即使在初始化结果参数之后,CUDA atomicAdd也会产生错误的结果

时间:2017-12-20 22:14:17

标签: c++ cuda

atomicAdd会产生错误的结果。我甚至在设备中初始化结果但仍无法正常工作。那是为什么?

这是我打电话的功能:

__global__
void getHammingDistance(char *str1, char *str2, int *result)
{
    int idx = blockIdx.x*blockDim.x+threadIdx.x;

    if (idx < 3)
    {
        if (str1[idx] != str2[idx])
        {
            atomicAdd(result, 1);

        }
    }
}

但atomicAdd会给出错误的结果。

int getDist()
{

    int k = 9;
    int min = INT_MAX;
    char *dev_str1, *dev_str2;
    int *dev_result;
    int blockSize = 1024;
    int gridSize = (int) ceil((float) 4 / blockSize);
    int result = 0;


    char *str1 = "AAA";
    char *str2 = "ATG";


    cudaMalloc((void**) &dev_str1, sizeof(char)  *20);
    cudaMalloc((void**) &dev_str2, sizeof(char)  * 20);
    cudaMalloc((void**) &dev_result, sizeof(int) * 10);

    cudaMemcpy(dev_str1, &str1, 20 * sizeof(char), cudaMemcpyHostToDevice);
    cudaMemcpy(dev_str2, &str2, 20 * sizeof(char), cudaMemcpyHostToDevice);
    cudaMemcpy(dev_result, &result,  10 * sizeof(int), cudaMemcpyHostToDevice);

    getHammingDistance<<<gridSize, blockSize>>>(dev_str1, dev_str2, dev_result);
    cudaMemcpy(&result, dev_result, 10 * sizeof(int), cudaMemcpyDeviceToHost);

    cout << result;
    cudaFree(dev_str1);
    cudaFree(dev_str2);
    cudaFree(dev_result);


    return result;
} 

为什么?它应该有用。

1 个答案:

答案 0 :(得分:1)

原始代码中的错误在这里

cudaMemcpy(dev_str1, &str1, 20 * sizeof(char), cudaMemcpyHostToDevice);
cudaMemcpy(dev_str2, &str2, 20 * sizeof(char), cudaMemcpyHostToDevice);

这不是正确的签名。正确的签名是

cudaMemcpy(void * dst, const void * src, size_t count, enum cudaMemcpyKind kind)
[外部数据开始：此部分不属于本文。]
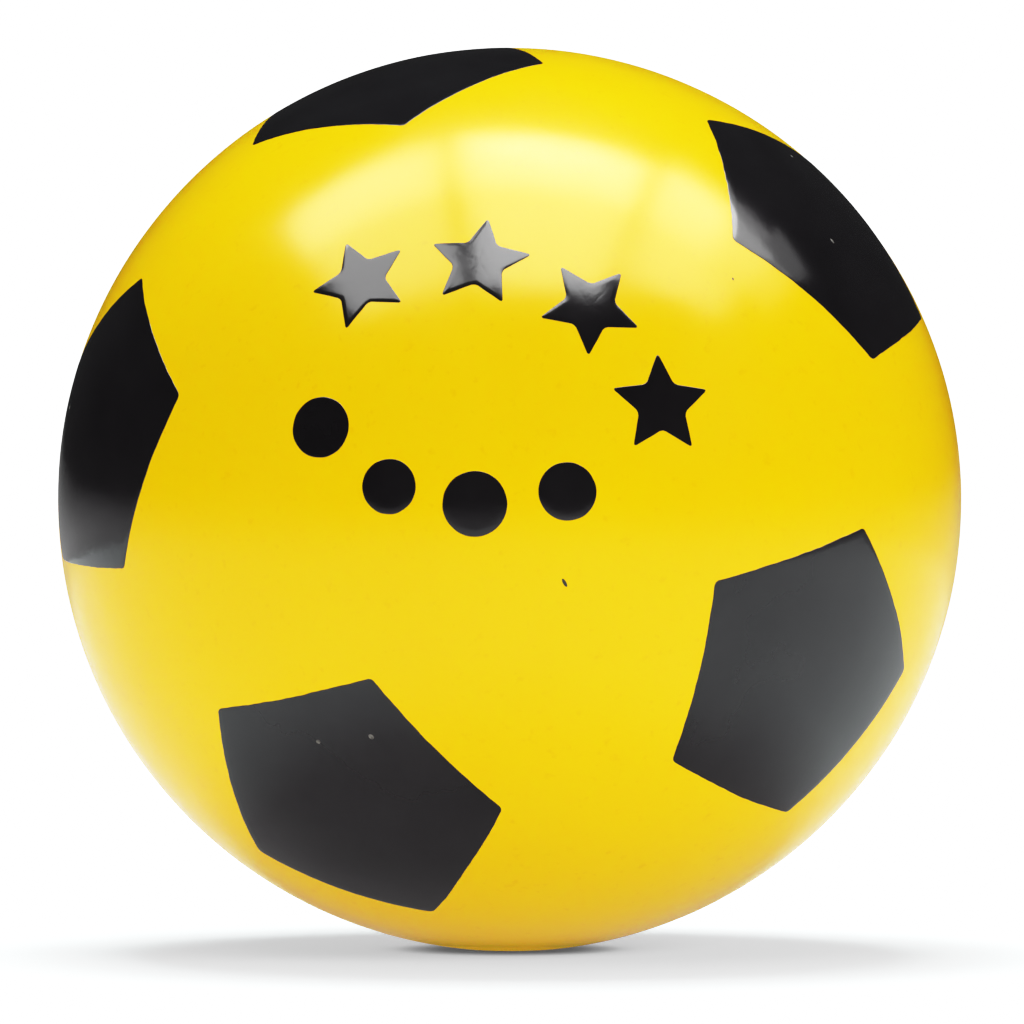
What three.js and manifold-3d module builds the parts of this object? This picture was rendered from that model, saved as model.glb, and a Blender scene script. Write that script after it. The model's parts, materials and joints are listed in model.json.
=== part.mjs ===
// An inflated soft-vinyl play ball with twelve print positions, like those of a football: a motif of
// stars and dots faces the viewer, and a black pentagon sits at each of the other eleven.
//
// Millimetres. +Z is up, the ball rests on z = 0 on a small flat that its own weight presses into it,
// and the motif faces -Y. The centre of that flat is the origin.
//
// Directions on the ball are unit vectors from its centre. An azimuth of 0 faces -Y and a positive one
// turns towards +X; an elevation is measured up from the horizontal.

import * as THREE from "three";
import { mergeVertices } from "three/addons/utils/BufferGeometryUtils.js";
import Module from "manifold-3d";

// ---- Driving dimensions: millimetres, and degrees where the name says so ----

const BALL_RADIUS = 70;
const WALL = 1.6;
const CONTACT_RADIUS = 6; // of the flat it rests on
const OUTER_DETAIL = 9; // subdivisions of an icosahedron's edge
const INNER_DETAIL = 6;

// Where the twelve print positions point.
const MOTIF_AZIMUTH_DEG = -5.1;
const MOTIF_ELEVATION_DEG = 18.1;
const PATTERN_TURN_DEG = 34.5; // of the first neighbour round the motif, from the viewer's right
const BACK_RING_DEG = 125; // from the motif to the back's five, none of which shows at the ball's foot

// A pentagon's corners, as angles at the ball's centre: the masks stretch towards the two poles.
const PENTAGON_ALONG_DEG = 22.3;
const PENTAGON_ACROSS_DEG = 20.5;

// The ink is a thin film. It is drawn thicker than the real 0.03 mm so that it is a sound solid.
const INK_GAP = 0.1;
const INK_THICKNESS = 0.2;
const CUTTER_SPAN = [0.9, 1.2]; // of the cones that cut the ink, as shares of the ball's radius

// The motif: stars on an arc above, dots on a smaller arc below.
const STAR_COUNT = 4;
const STAR_TIP = 8.1;
const STAR_NOTCH = 3.9;
const STAR_ARC = { azimuth: -8, elevation: 4.2, radius: 29, first: 115.5, step: -31.5 };
const DOT_COUNT = 4;
const DOT_RADIUS = 4;
const DOT_SIDES = 18;
const DOT_ARC = { azimuth: -4, elevation: 24.2, radius: 23.5, first: 212, step: 29 };

// The air valve: a soft plug pushed into a boss that is moulded on the inside of the wall.
const VALVE_POLAR_DEG = 142.6; // from the motif's centre
const VALVE_TURN_DEG = 106.5; // round it, from the viewer's right
const BOSS_RADIUS = 7.5;
const BOSS_DEPTH = 13; // below the outer surface
const BORE_RADIUS = 3.8;
const COUNTERBORE_RADIUS = 5.9;
const FLANGE_RADIUS = 5.5;
const FLANGE_THICKNESS = 1.3;
const FLANGE_SUNK = 0.3; // below the ball's outer surface
const STEM_RADIUS = 3.5;
const STEM_LENGTH = 14;
const STEM_CHAMFER = 0.8;
const FIT_GAP = 0.3; // round and under the plug
const NEEDLE_MOUTH_RADIUS = 1.3;
const NEEDLE_TIP_RADIUS = 0.4;
const NEEDLE_DEPTH = 4;
const VALVE_SIDES = 32;

const YELLOW = "#f6d800";
const BLACK = "#1d1b1c";
const IVORY = "#e6dfca";
const VINYL_ROUGHNESS = 0.2;
const INK_ROUGHNESS = 0.3;
const RUBBER_ROUGHNESS = 0.6;

// ---- Derived dimensions ----

const CENTRE_HEIGHT = Math.sqrt(BALL_RADIUS ** 2 - CONTACT_RADIUS ** 2);
const INK_INNER_RADIUS = BALL_RADIUS + INK_GAP;
const INK_OUTER_RADIUS = INK_INNER_RADIUS + INK_THICKNESS;
const NEIGHBOUR_DEG = THREE.MathUtils.radToDeg(Math.atan(2)); // between neighbouring print positions
const FLANGE_TOP = BALL_RADIUS - FLANGE_SUNK;
const COUNTERBORE_FLOOR = FLANGE_TOP - FLANGE_THICKNESS - FIT_GAP;

const rad = THREE.MathUtils.degToRad;

// ---- Directions on the ball ----

// A frame on the ball: `out` is a direction, `right` is level and `up` climbs.
function frameAt(azimuthDeg, elevationDeg) {
  const [a, e] = [rad(azimuthDeg), rad(elevationDeg)];
  const out = new THREE.Vector3(Math.sin(a) * Math.cos(e), -Math.cos(a) * Math.cos(e), Math.sin(e));
  const right = new THREE.Vector3(Math.cos(a), Math.sin(a), 0);
  return { out, right, up: out.clone().cross(right) };
}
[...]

您正在使用const void ** src进行调用。即使在纠正之后,这也会复制大量垃圾,因为你的字符串只有三个字符。或多或少正确的代码

#include <iostream>

__global__
void getHammingDistance(char *str1, char *str2, int *result)
{
    int idx = blockIdx.x*blockDim.x+threadIdx.x;

    if (idx < 3)
    {
        if (str1[idx] != str2[idx])
        {
            atomicAdd(result, 1);

        }
    }
}

int getDist()
{

    char *dev_str1, *dev_str2;
    int *dev_result;
    int blockSize = 1024;
    int gridSize = (int) ceil((float) 4 / blockSize);
    int result = 0;


    char str1[] = "AAA";
    char str2[] = "ATG";
    int size = strlen(str1);


    cudaMalloc(&dev_str1, 3 * sizeof(char));
    cudaMalloc(&dev_str2, 3 * sizeof(char));
    cudaMalloc(&dev_result, sizeof(int));

    cudaMemcpy(dev_str1, str1, 3 * sizeof(char), cudaMemcpyHostToDevice);
    cudaMemcpy(dev_str2, str2, 3 * sizeof(char), cudaMemcpyHostToDevice);
    cudaMemcpy(dev_result, &result,  sizeof(int), cudaMemcpyHostToDevice);

    getHammingDistance<<<gridSize, blockSize>>>(dev_str1, dev_str2, dev_result);
    cudaDeviceSynchronize();
    cudaMemcpy(&result, dev_result, sizeof(int), cudaMemcpyDeviceToHost);

    std::cout << result << "\n";
    cudaFree(dev_str1);
    cudaFree(dev_str2);
    cudaFree(dev_result);

    return result;
}

int main() {
    getDist();
}

更好地使用Thrust。相同的速度,更少的代码,更少的错误。

#include <cassert>
#include <iostream>
#include <string>

#include <thrust/device_vector.h>
#include <thrust/inner_product.h>

struct HammingDistance {
    __host__ __device__ int operator()(char x, char y) const {
        return (x != y) ? 1 : 0;
    }
};

int getDist(std::string const &str1, std::string const &str2)
{
    assert(str1.size() == str2.size());

    thrust::device_vector<char> str1_dev(str1.begin(), str1.end());
    thrust::device_vector<char> str2_dev(str2.begin(), str2.end());

    int init = 0;
    return thrust::inner_product(str1_dev.begin(), str1_dev.end(), str2_dev.begin(),
                                 init, thrust::plus<int>{}, HammingDistance{});
}

int main() {
    std::string str1 = "AAA";
    std::string str2 = "ATG";

    std::cout << getDist(str1, str2) << "\n";
}